** BEGIN EXCERPTED RECORDS **

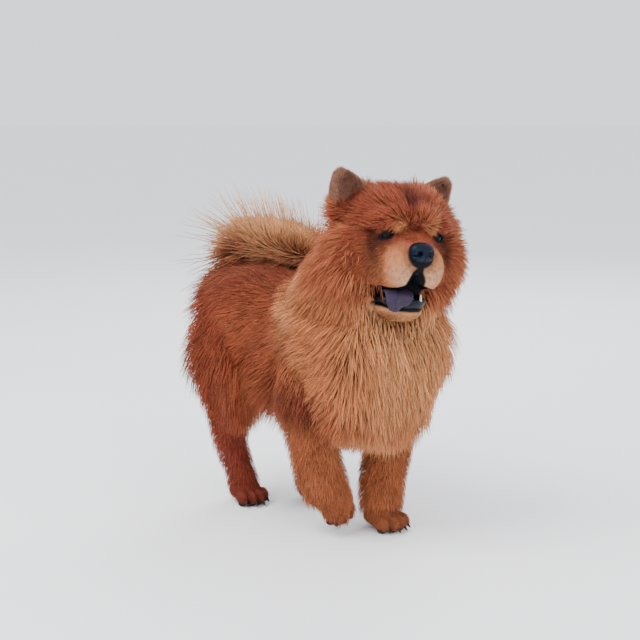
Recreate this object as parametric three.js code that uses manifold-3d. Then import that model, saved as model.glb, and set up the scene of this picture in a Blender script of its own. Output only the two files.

** END EXCERPTED RECORDS **
** BEGIN EXCERPTED RECORDS **

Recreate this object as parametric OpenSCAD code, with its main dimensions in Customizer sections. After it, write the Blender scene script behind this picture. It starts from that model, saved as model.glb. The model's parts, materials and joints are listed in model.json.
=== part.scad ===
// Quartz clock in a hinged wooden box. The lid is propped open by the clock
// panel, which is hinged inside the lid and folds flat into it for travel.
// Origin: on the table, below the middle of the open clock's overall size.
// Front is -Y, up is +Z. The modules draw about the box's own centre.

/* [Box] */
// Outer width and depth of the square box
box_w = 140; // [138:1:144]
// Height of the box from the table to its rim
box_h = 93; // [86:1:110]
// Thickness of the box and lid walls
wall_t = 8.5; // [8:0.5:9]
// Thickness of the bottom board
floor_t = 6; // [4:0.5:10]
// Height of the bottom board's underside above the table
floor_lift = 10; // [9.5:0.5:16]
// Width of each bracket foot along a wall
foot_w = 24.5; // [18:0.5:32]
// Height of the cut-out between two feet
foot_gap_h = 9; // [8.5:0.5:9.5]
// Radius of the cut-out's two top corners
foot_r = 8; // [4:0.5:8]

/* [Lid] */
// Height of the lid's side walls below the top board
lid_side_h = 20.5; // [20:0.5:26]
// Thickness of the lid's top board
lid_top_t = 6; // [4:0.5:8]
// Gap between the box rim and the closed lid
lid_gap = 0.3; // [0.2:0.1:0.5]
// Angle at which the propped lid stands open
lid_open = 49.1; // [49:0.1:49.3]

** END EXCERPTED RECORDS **

[STATED PROBLEM]: Retype only this portion of the data above: the line containing "Recreate this object as parametric OpenSCAD", the line containing "box's own centre.", and all lines between them, exactly.

[RIGHT ANSWER]:
Recreate this object as parametric OpenSCAD code, with its main dimensions in Customizer sections. After it, write the Blender scene script behind this picture. It starts from that model, saved as model.glb. The model's parts, materials and joints are listed in model.json.
=== part.scad ===
// Quartz clock in a hinged wooden box. The lid is propped open by the clock
// panel, which is hinged inside the lid and folds flat into it for travel.
// Origin: on the table, below the middle of the open clock's overall size.
// Front is -Y, up is +Z. The modules draw about the box's own centre.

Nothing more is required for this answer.